The first knights included men who had fought beside the king and the Prince in France, such as the earl of Lancaster (the king’s most trusted general), the earl of Warwick, the Captal de Buch (a trusted Gascon lord) and the Prince’s friends Sir John Chandos and Sir James Audley, as well as Thomas Holland, first husband of Joan of Kent who later married the Prince.

The Knights would meet on St George’s day, usually at Windsor and their meeting would often be accompanied by a tournament. The tournament provided a spectacular entertainment for those in attendance, but it also had a more serious purpose. The Order of the Garter was an order of chivalry and the tournament allowed its members to demonstrate their chivalry by feats of arms.

Orders of knighthood were being formed in other European countries at the time, as the modern methods of warfare were beginning to make their rôle in it less important. Soldiers were being paid rather than providing their services as a feudal duty and had little personal loyalty to those who paid them.

The Garter Knights have a motto ‘Hony soi qui mal y pense’, which probably refers to Edward III’s claim to the French throne. Since one of the objects of the Order was to bind the members to him so that they would support him in foreign wars, this makes sense. It means ‘Shamed be he who thinks evil of it’.

No one knows why the garter was chosen as the emblem, although there are lots of theories, some of them rather salacious. It probably symbolized something relating, again, to the king’s claim to the French throne.

Windsor was important to Edward III as it was his birthplace. It was also his favorite residence outside London, although Woodstock, where three of his children were born, including the Black Prince, was another place where he liked to stay. It was in Windsor that he chose to institute the Order and where he built their spiritual home, which reflected the increasing attribution of English military success to St George and the cross of St George was used to represent the king as much as his own royal standard.

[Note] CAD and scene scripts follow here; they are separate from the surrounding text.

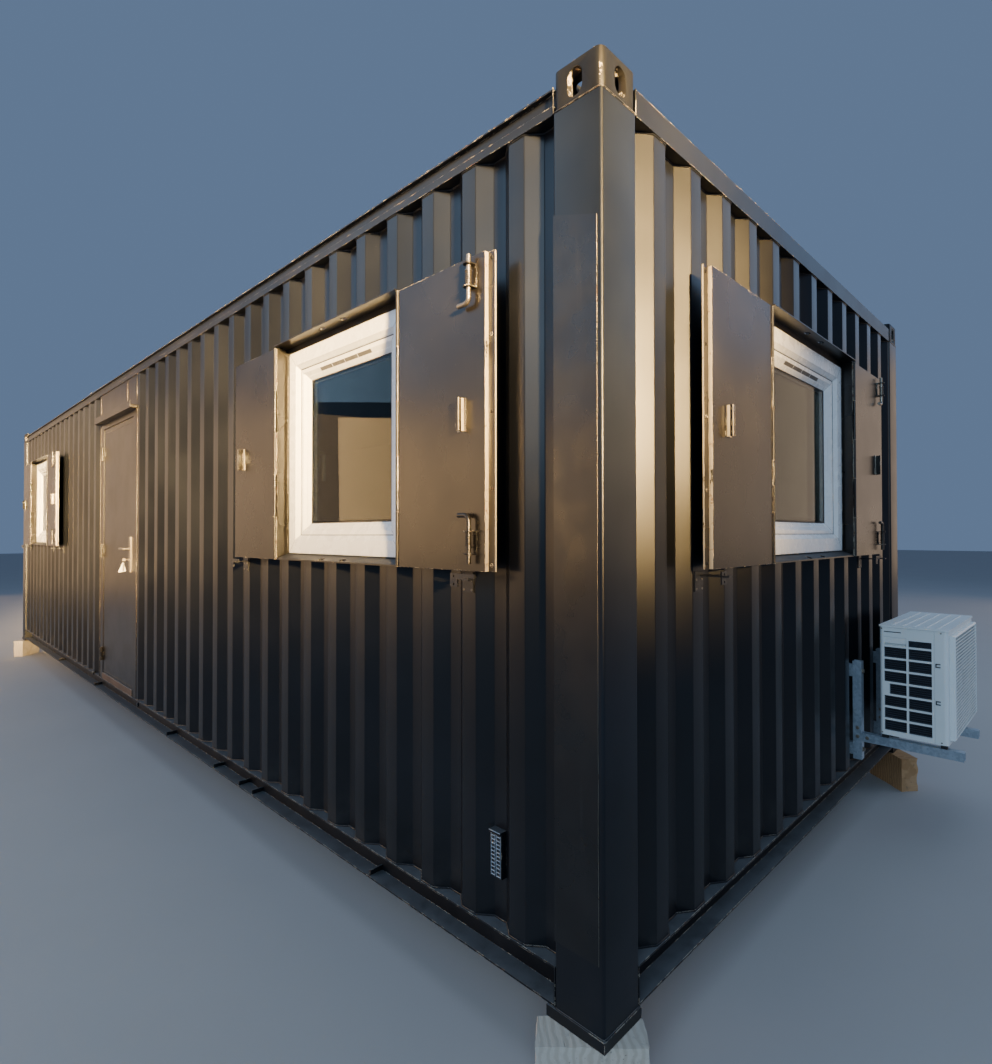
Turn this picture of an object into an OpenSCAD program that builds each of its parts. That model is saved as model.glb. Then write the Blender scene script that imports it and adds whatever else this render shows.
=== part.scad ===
// Shipping container cabin, 30 ft long and 10 ft wide, standing on timber blocks.
// Its steel shell has corrugated walls, an outward opening entrance door, three
// white framed windows with pairs of steel shutters, and an outdoor cooling unit
// on a wall bracket. All sizes are in millimetres. Heights are measured from the
// underside of the foot plates, and on_blocks() lifts everything onto the timber.

/* [Cabin] */
// Length over the corner posts
cabin_l = 9144; // [8200:1:12200]
// Width over the corner posts
cabin_w = 3048; // [2700:1:3500]
// Height from the foot plates to the top of the corner fittings
cabin_h = 2591; // [2520:1:2900]

/* [Corner posts] */
// Post size along the cabin
post_l = 168; // [140:1:185]
// Post size across the cabin
post_w = 160; // [130:1:180]
// Wall of the folded post
post_wall = 6; // [3:0.5:12]
// Height of a corner fitting
fitting_h = 110; // [105:1:125]
// Wall of a corner fitting
fitting_wall = 24; // [16:1:30]
// Corner radius of a fitting
fitting_r = 12; // [3:1:15]
// Height of a fitting's side slot
slot_h = 79; // [60:1:84]
// Width of a fitting's side slot
slot_w = 51; // [36:1:60]
// Thickness of a foot plate
foot_t = 30; // [16:1:50]
// How far a foot plate stands proud of the post
foot_lip = 4; // [0:1:10]
// Extra length of a foot plate along the cabin
foot_extra = 26; // [6:1:60]

/* [Rails] */
// Set back of the rails from the post faces
rail_set = 2; // [1:1:5]
// Height of the bottom rail channel
bottom_rail_h = 110; // [80:1:160]
// Depth of the bottom rail flanges
bottom_rail_d = 65; // [50:1:80]
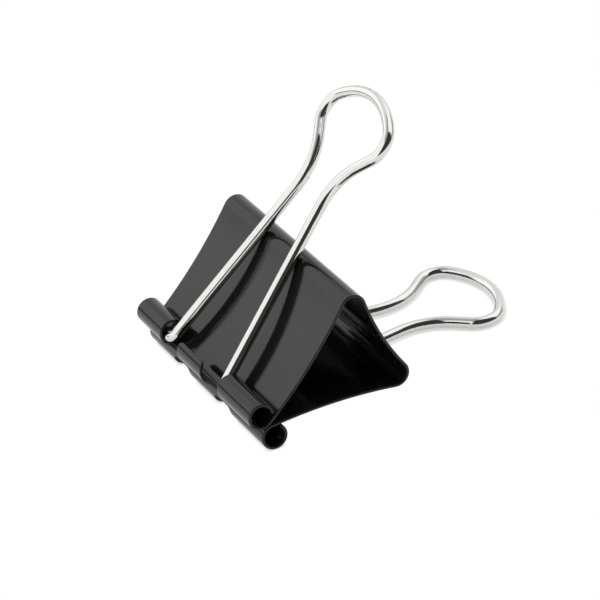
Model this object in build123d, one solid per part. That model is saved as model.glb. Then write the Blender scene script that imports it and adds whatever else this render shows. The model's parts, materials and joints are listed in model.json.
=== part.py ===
from build123d import *
from math import sin, cos, tan, radians, degrees, asin, atan2, hypot
import os

# Small spring clip for holding papers and leather pieces: one folded sheet of spring
# steel with a rolled lip along each free edge, and two bent wire handles that turn in
# the rolled lips. All sizes in millimetres.
#
# Clip frame used while modelling: X runs along the lips, Y from the front jaw (-) to
# the rear jaw (+), Z from the mouth (0 at the lip axes) up to the spine.

# ---------------------------------------------------------------- driving dimensions
CLIP_WIDTH = 19.0          # length of the sheet along X, the size the clip is sold by
SHEET = 0.2                # thickness of the spring steel
LIP_RADIUS = 0.96          # outside radius of the rolled lip
MOUTH_GAP = 0.01           # half of the working gap left between the closed lips
WALL_ANGLE_MOUTH = 16.8    # lean of the wall away from the mid plane at the lip
WALL_ANGLE_SPINE = 31.6    # the same beside the spine: the wall flares outwards
WALL_LENGTH = 9.5          # developed length of one wall
BEND_RADIUS = 0.78         # inside radius of the two folds beside the spine
SPINE_DIP_ANGLE = 10.0     # slope of the bowed-in spine where it leaves a fold

SOCKET_TURN = 314.0        # how far the end sockets are rolled
TAB_TURN = 187.0           # how far the short tab between the slots is rolled
SLOT_ROOT_TURN = 79.0      # the slots are cut down to this point of the roll
SLOT_OUTER = 4.8          # outer side of a slot, from the middle of the slots
SLOT_INNER = 2.03          # inner side of a slot, from the middle of the slots
SLOT_SHIFT = -0.55         # the slots are punched a little to one side of the middle
SLOT_ROOT_RADIUS = 0.5     # rounded bottom corners of a slot
TAB_CORNER_RADIUS = 0.45   # rounded corners of the tab
SOCKET_CORNER_RADIUS = 0.45 # rounded corners of the sockets beside the slots

WIRE_RADIUS = 0.41
WIRE_END_ROUND = 0.1
FOOT_REACH = 7.9           # end of a foot, from the middle of the handle
FOOT_DROP = 0.33           # the feet rest this far off the lip axis, at its mouth side
LEG_SPREAD = 4.27          # half distance between the legs at the feet
LEG_TAPER = 9.6            # how much each leg leans in towards the neck
NECK_HEIGHT = 16.035       # crossing of the leg and flank lines above the feet
FLANK_ANGLE = 43.5         # how far the flanks of the loop open out
LOOP_HALF_WIDTH = 4.4      # to the wire's centre line
LOOP_CORNER_RADIUS = 1.55
LOOP_TOP_RADIUS = 6.3
NECK_RADIUS = 4.4
ELBOW_RADIUS = 0.62         # bend from leg to foot
HANDLE_CLEARANCE = 0.01    # between a folded handle and the fold it lies against
FRONT_HANDLE_LIFT = 0.02   # degrees a folded handle stands off its fold, held by the lips
REAR_HANDLE_LIFT = 1.75
FRONT_HANDLE_SHIFT = 0.1   # the front handle sits this far to one side in its sockets


# ---------------------------------------------------------------- small helpers (Y, Z)
def polar(centre, radius, angle):
    return (centre[0] + radius * cos(radians(angle)), centre[1] + radius * sin(radians(angle)))


def band(centre, radius_in, radius_out, start, turn, x_from, x_to):
    """Part of a round sheet: a ring sector in the YZ plane, extruded along X."""
    end = start + turn
    middle = start + turn / 2
    outline = Wire([
        ThreePointArc(*[(0, *polar(centre, radius_out, a)) for a in (start, middle, end)]),
        Line((0, *polar(centre, radius_out, end)), (0, *polar(centre, radius_in, end))),
        ThreePointArc(*[(0, *polar(centre, radius_in, a)) for a in (end, middle, start)]),
        Line((0, *polar(centre, radius_in, start)), (0, *polar(centre, radius_out, start))),
    ])
    return Pos(x_from, 0, 0) * extrude(Face(outline), amount=x_to - x_from, dir=(1, 0, 0))


def radial_edges(solid, centre, angle, x_positions):
    """Short edges through the sheet on one radial cut, at the given places along X."""
    middle = polar(centre, LIP_RADIUS - SHEET / 2, angle)
    found = []
    for edge in solid.edges():
        p = edge.center()
        near = hypot(p.Y - middle[0], p.Z - middle[1]) < SHEET / 4
        if near and edge.length < SHEET * 1.1 and any(abs(p.X - x) < SHEET / 4 for x in x_positions):
            found.append(edge)
    return found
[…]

One of the more surprising things about the institution of the Order is that it happened while England was in the grip of the Black Death. It’s easy to imagine that everything just stopped for the time during which Europe was expecting the world to end, but things did continue, although there were some comments from contemporary chroniclers that this might not be the best time for what many considered frivolity. Since he lost one of his much-loved daughters to the Black Death, Edward III was as aware as anyone else of the impact the plague was having on the country.

The kind of kingship he created certainly worked for him. Unlike his predecessor and his successor, he died a natural death and was king for 50 years.